For many caterers, pricing can be a sticky situation. On one hand, inflating your prices is a quick way to dissuade prospects from booking and, in some cases, even price yourself out of a market. Yet, you still need to make a profit, so underpricing is just as dangerous a move.
Finding the sweet spot for pricing and accounting for your cost of goods often means walking a fine line, but it’s necessary to remain competitive in your market and ensuring that your business brings in enough revenue to keep your budget in the black.
Throw a global pandemic into the mix and, suddenly, pricing becomes a much greater challenge. What can you do to recoup the losses from missed events this year? How will you factor in supply chain problems or the added cost of masks and other sanitary needs?
As weddings and live events begin to return, here’s what you can do to adjust your pricing in a fair and justifiable manner.
DO: Update Your Proposal.
Prior to 2020, you’ve likely relied on a proposal template that you’ve only had to adjust for minor changes in the market. This year, however, it’s important to re-evaluate every facet of your proposal to ensure that you’re effectively communicating the added parameters surrounding COVID-19.
This means including safety measures taken, but also any pricing changes that have been made in light of the pandemic. If you have added a surcharge for items like masks, gloves, face shields, and other preventative equipment, mark it clearly and be prepared to answer questions. While you’re at it, it’s also worth revisiting your postponement and/or cancellation clause to ensure it’s up-to-date with your latest policies.
Photo courtesy Amy Kolo.
DON’T: Raise Prices Without Reason.
It might seem easiest to raise your prices by an arbitrary percentage just to make up for the losses of 2020. However, you need to put more thought into it than simply pulling a number out of the air. Evaluate your cost of goods to determine what you need to break even, then estimate a few scenarios for your revenue in the months ahead. With all of the uncertainty of the pandemic, outline a best-case and worst-case scenario to provide yourself with a reasonable range of revenue needed to make a profit.

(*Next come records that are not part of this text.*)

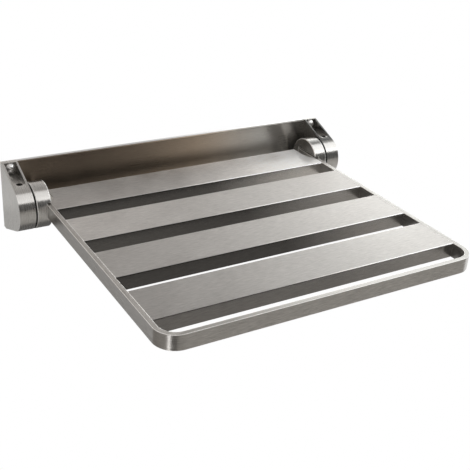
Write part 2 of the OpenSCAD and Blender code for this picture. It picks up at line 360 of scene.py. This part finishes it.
def tinted(tree, colour, fade, tone):
    """The colour times the tone; fade lets the colour drift to another one across the seat's width, as a painted
    reflection.
    """
    tint = node(tree, "ShaderNodeVectorMath", operation="SCALE")
    tint.inputs[0].default_value = colour
    if fade:
        start, end, right_colour = fade
        mix = node(tree, "ShaderNodeMix", data_type="VECTOR")
        mix.inputs["A"].default_value = colour
        mix.inputs["B"].default_value = right_colour
        tree.links.new(by_width(start, end, 0.0, 1.0)(tree), mix.inputs["Factor"])
        tree.links.new(mix.outputs["Result"], tint.inputs[0])
    tree.links.new(tone, tint.inputs["Scale"])
    return tint.outputs["Vector"]

def steel(name, colour, rough, stretch=0.6, fine=2600, streak=0.08, bump=0.00001, tones=(), lip_rough=1.0,
          fade=None):
    """Brushed steel. fine is its scratches per metre, streak how much they show, and tones are factors of painted
    light and shade by place.

    lip_rough is the factor of roughness on the folded lips, and fade, a painted reflection, is (start, end, colour
    at the right)."""
    material = bpy.data.materials.new(name)
    material.use_nodes = True
    tree = material.node_tree
    shader = tree.nodes["Principled BSDF"]
    shader.inputs["Metallic"].default_value = 1.0
    shader.inputs["Anisotropic"].default_value = stretch
    shader.inputs["Anisotropic Rotation"].default_value = ACROSS
    scratch = streaks(tree, SCRATCHES, fine)
    band = streaks(tree, BANDS, fine / BANDS_COARSER, 2.0)
    sanding = patches(tree, SANDING)
    tone = times(tree, spread(tree, scratch, 1 - streak, 1 + streak), spread(tree, sanding, *SANDED_TONE))
    tone = times(tree, tone, spread(tree, band, 1 - streak, 1 + streak))
    for factor in tones:
        tone = times(tree, tone, factor(tree))
    grit = times(tree, spread(tree, scratch, rough * 0.9, rough * 1.1), spread(tree, sanding, *SANDED_GRIT))
    if lip_rough != 1.0:
        grit = times(tree, grit, on_lips(lip_rough, lip_rough)(tree))
    tree.links.new(tinted(tree, colour, fade, tone), shader.inputs["Base Color"])
    tree.links.new(grit, shader.inputs["Roughness"])
    relief = node(tree, "ShaderNodeBump", Strength=0.5, Distance=bump)
    tree.links.new(scratch, relief.inputs["Height"])
    tree.links.new(relief.outputs["Normal"], shader.inputs["Normal"])
    tangent = node(tree, "ShaderNodeTangent", direction_type="UV_MAP", uv_map="grain")
    tree.links.new(tangent.outputs["Tangent"], shader.inputs["Tangent"])
    return material

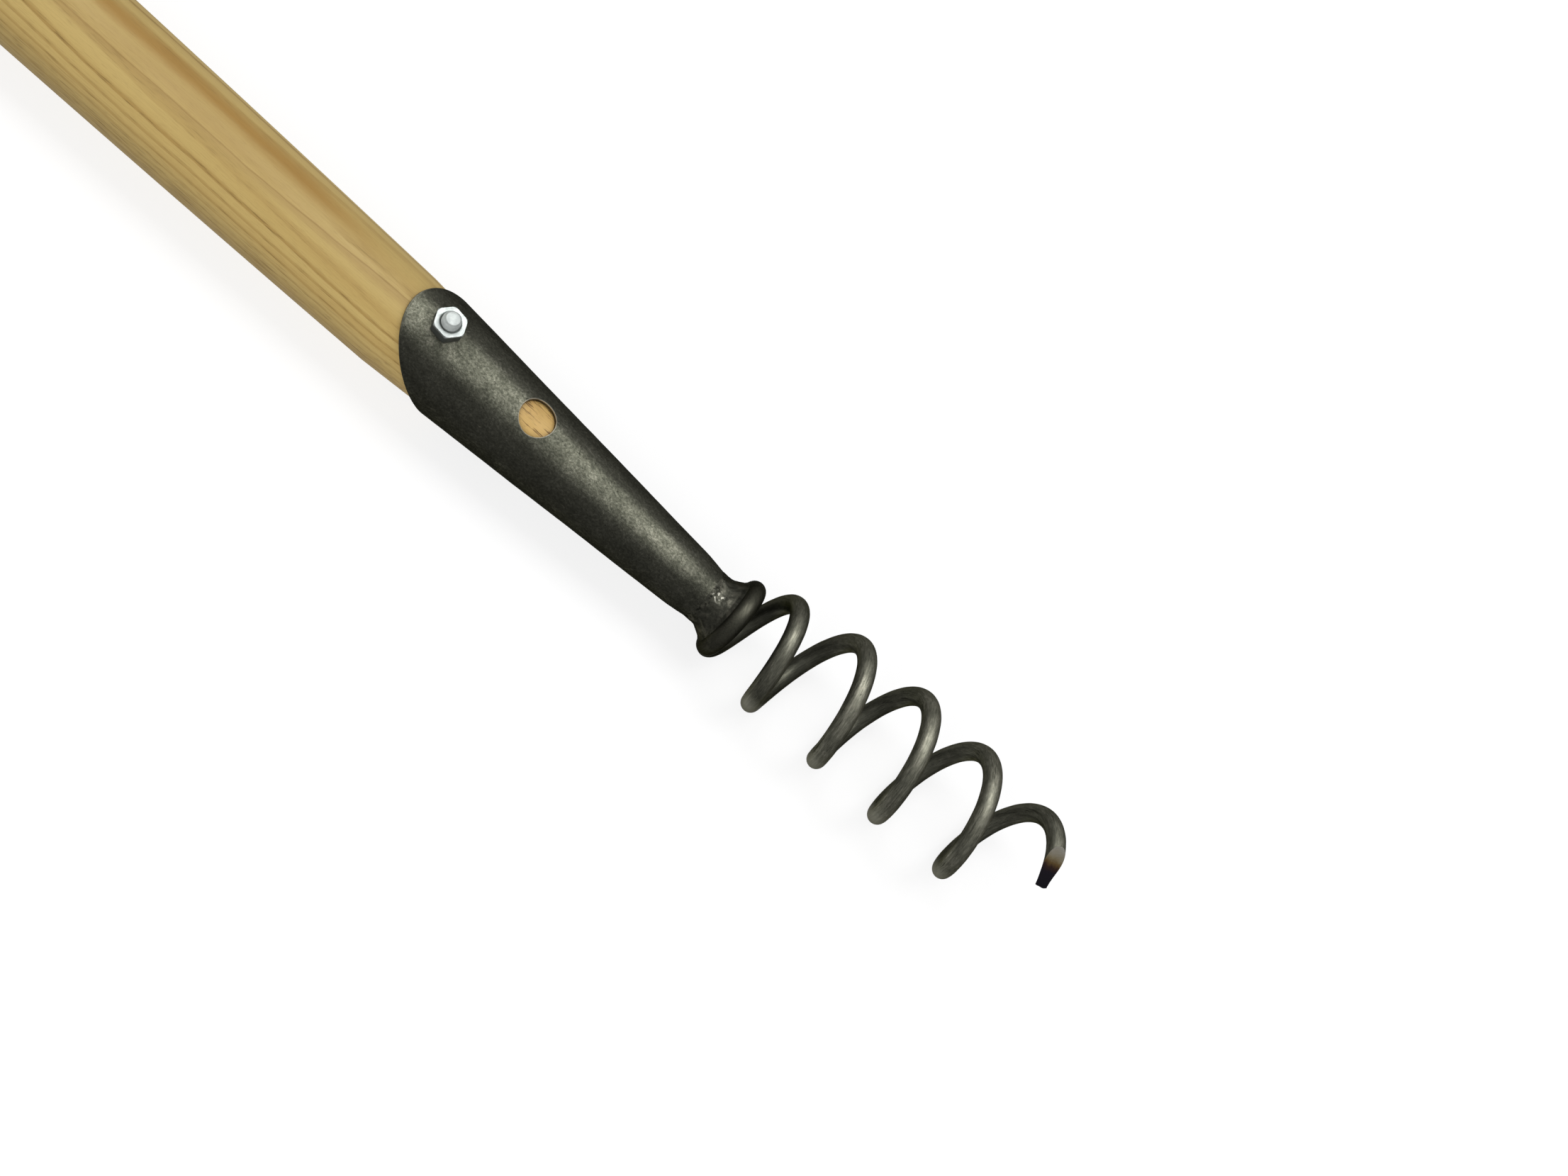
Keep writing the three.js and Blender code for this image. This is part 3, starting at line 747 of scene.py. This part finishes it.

DO: Consult with Your Food Supplier.
Since the start of the pandemic, there have been food shortages and hitches in the supply line that have impacted us down-funnel. Although you may not have much control over the cost of your ingredients, building a strong channel of communication with your supplier will help you stay ahead of curve and be proactive in menu planning. You’ll be able to price your menus more accurately and, when possible, you may be able to find cost-effective alternatives based on updates from your supplier.
DON’T: Define a Minimum Cost.
While requiring a minimum invoice cost from clients seems like a good way to ensure you’re bringing in enough money, it can be counterproductive in a time where many guest lists are being cut significantly. You don’t want to lose business because the pandemic has forced your clients to reduce their head count and fall below the minimum cost.
Instead, Alan Berg, CSP offers this approach: “Price your weddings as ‘up to X guests’ instead of stating a revenue minimum. That way, if they lower their guest count below the minimum, the price remains the same.”
The catering companies that will make it through this pandemic will be the ones that adjust their pricing smartly and cut costs where possible. The road ahead is still unpredictable, but a few changes to your proposal and pricing structure can help you navigate the rest of this crisis with as much stability and solvency as possible.